PHOTOGRAPHERS: Please notify your photographers to check with the priest or deacon before the ceremony. Flash pictures may be taken only as the bridal party enters and leaves the church. Photographers are asked not to move around during the ceremony. Pictures may also be taken in the sanctuary for no longer than half an hour after the wedding. Those participating in the photo session should be quiet and show respect for the sacred environment.

PUNCTUALITY: Please be on time for both the rehearsal and the wedding itself. It is a simple courtesy to the guests and the priest or deacon.

RING BEARER AND FLOWER GIRLS: We discourage using children under the age of five for the role of ring bearer or flower girls because their attention span is very short and their behavior sometimes unmanageable and unpredictable. Flower girls must not scatter petals or flowers in the Church wedding.

Holy Orders

The Sacrament of Holy Orders is the continuation of Christ's priesthood, which He bestowed upon His Apostles; thus, the Catechism of the Catholic Church refers to the Sacrament of Holy Orders as "the Sacrament of Apostolic Ministry."

In the Sacrament of Holy Orders, a man is incorporated into the priesthood of Christ at one of three levels: the episcopate, the priesthood, or the diaconate.
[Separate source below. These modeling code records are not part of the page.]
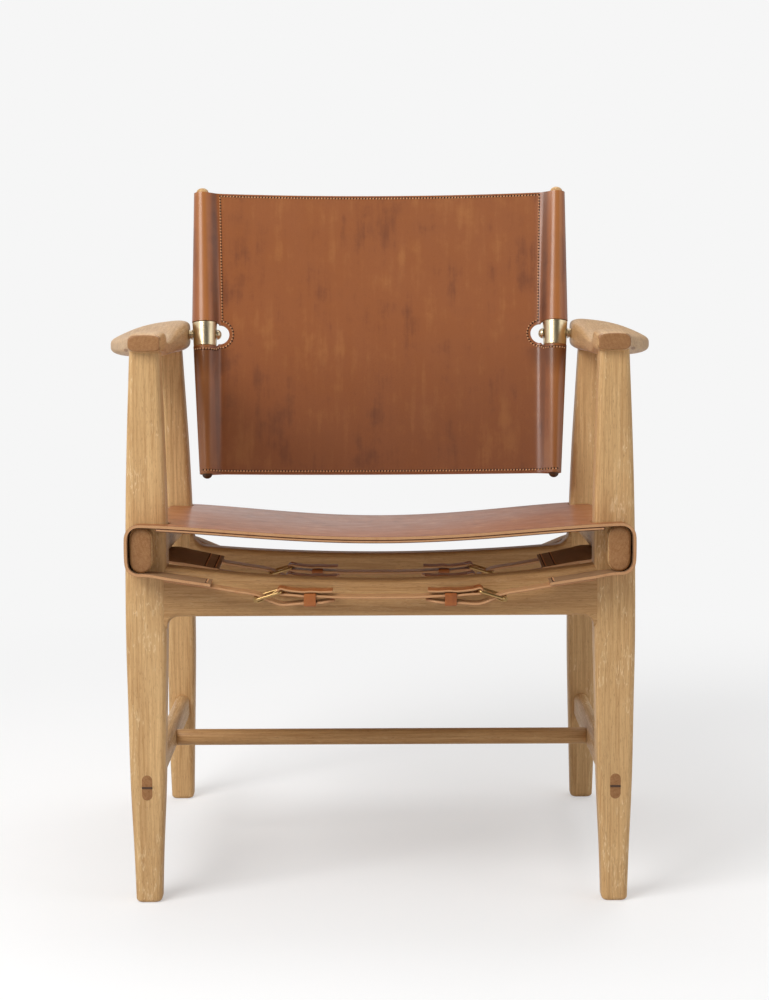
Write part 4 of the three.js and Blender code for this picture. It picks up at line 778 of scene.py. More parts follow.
# name, depth and flap of each row
STRAP_ROWS = (("front", ROW_Y[0], 0), ("mid_front", MIDDLE_FLAP_Y - MIDDLE_SPACING / 2, 1),
              ("mid_rear", MIDDLE_FLAP_Y + MIDDLE_SPACING / 2, 1), ("rear", ROW_Y[2], 2))


def row_height(band):
    """Height of a flap's end, which its straps are drawn about."""
    return float(flap_root(ROW_Y[band])) - FLAP_DROPS[band]


# Back

def upright_radius(z):
    """An upright's radius: straight tapers below the collar, in it and above it."""
    return np.interp(z, [-UPRIGHT_BOTTOM, -COLLAR_HALF, COLLAR_HALF, UPRIGHT_TOP], UPRIGHT_RADII)


def upright_shape():
    """A slender tapered rod with domed ends, its foot painted dark as painted shade."""
    low, high = -UPRIGHT_BOTTOM + UPRIGHT_DOME, UPRIGHT_TOP - UPRIGHT_DOME
    foot = dome(UPRIGHT_RADII[0], low, -UPRIGHT_DOME, 0.08, 9)
    head = dome(UPRIGHT_RADII[3], high, UPRIGHT_DOME, 0.08, 9)[::-1]
    z = np.linspace(low + UPRIGHT_DOME, high - UPRIGHT_DOME, 30)
    sides = 48
    profile = np.vstack([foot, np.column_stack([upright_radius(z), z]), head])
    points, faces = lathe(profile, 2, sides)
    # painted shade: the domed foot and its middle get the dark wood, where the back's lower end
    # lies in shade
    dark = np.zeros(sum(map(len, faces)), int)
    dark[:sides * 8] = 1  # the domed foot
    dark[-2 * sides:-sides] = 1  # and its middle
    return tilt_back(onto_upright(points)), faces, dark


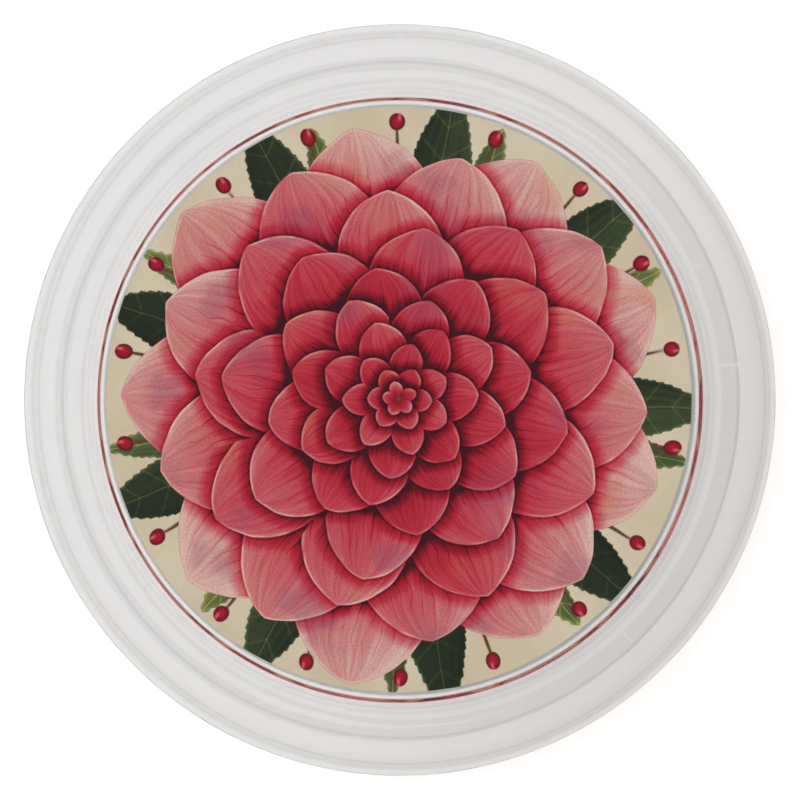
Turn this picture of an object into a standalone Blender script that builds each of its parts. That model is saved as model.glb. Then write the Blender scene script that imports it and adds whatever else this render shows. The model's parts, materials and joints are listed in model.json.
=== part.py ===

The Sacrament of Holy Orders can be validly conferred only on baptized men, following the example set by Christ and His Apostles, who chose only men as their successors and collaborators. A man cannot demand ordination; the Church has the authority to determine eligibility for the Sacrament.

Sacraments of Healing


Through Reconciliation, Christians are freed from sins committed after Baptism. The Sacrament of Reconciliation is considered the normal way to be absolved from mortal sins which, it is believed, would otherwise condemn a person to Hell.

The Sacrament has four elements, three on the part of the penitent (contrition, confession and satisfaction) and one on the part of the minister of the Sacrament (absolution).

Catholics distinguish between two types of sin: Mortal sins are a grave violation of God's law that turns man away from God. Someone who is aware of having committed mortal sins must repent of having done so, and must confess them in order to benefit from the Sacrament. Venial sins, the kind that "does not set us in direct opposition to the will and friendship of God", can be remitted by contrition and reception of other Sacraments, but they too are rightly and usefully declared in confession.

View 'The Sacrament of Reconceliation' Video

Anointing of the Sick

"Pain & suffering have come into your life, but remember pain, sorrow, suffering are but the kiss of Jesus - a sign that you have come so close to Him that He can kiss you."
Mother Teresa

Formerly known as "Last Rites" or "Extreme Unction", the Anointing of the Sick is one of the three repeatable Sacraments in the Catholic Church. The proper time for receiving this holy anointing has arrived when the believer begins to be in danger of death because of illness or old age. Each time a Christian falls seriously ill, they may receive the Anointing of the Sick, and after they have received it, if the illness worsens.

  • The belief that the Anointing of the Sick should be received only in the moments before death, is a misconception. The Sacrament is often received:
  • Before surgery, or a serious medical procedure.
  • During a long-term or terminal illness.
  • Experiencing health issues related to old age.

The Anointing of the Sick is a prayer of healing, not only for our physical healing, but also for spiritual health, and for the strength, peace, and courage to bear the burden of illness.

As Catholics, we are asked to see our sufferings as a way of being united with the sufferings of Christ.

The Anointing of the Sick also imparts the forgiveness of sins, and therefore can only be administered by a priest or bishop.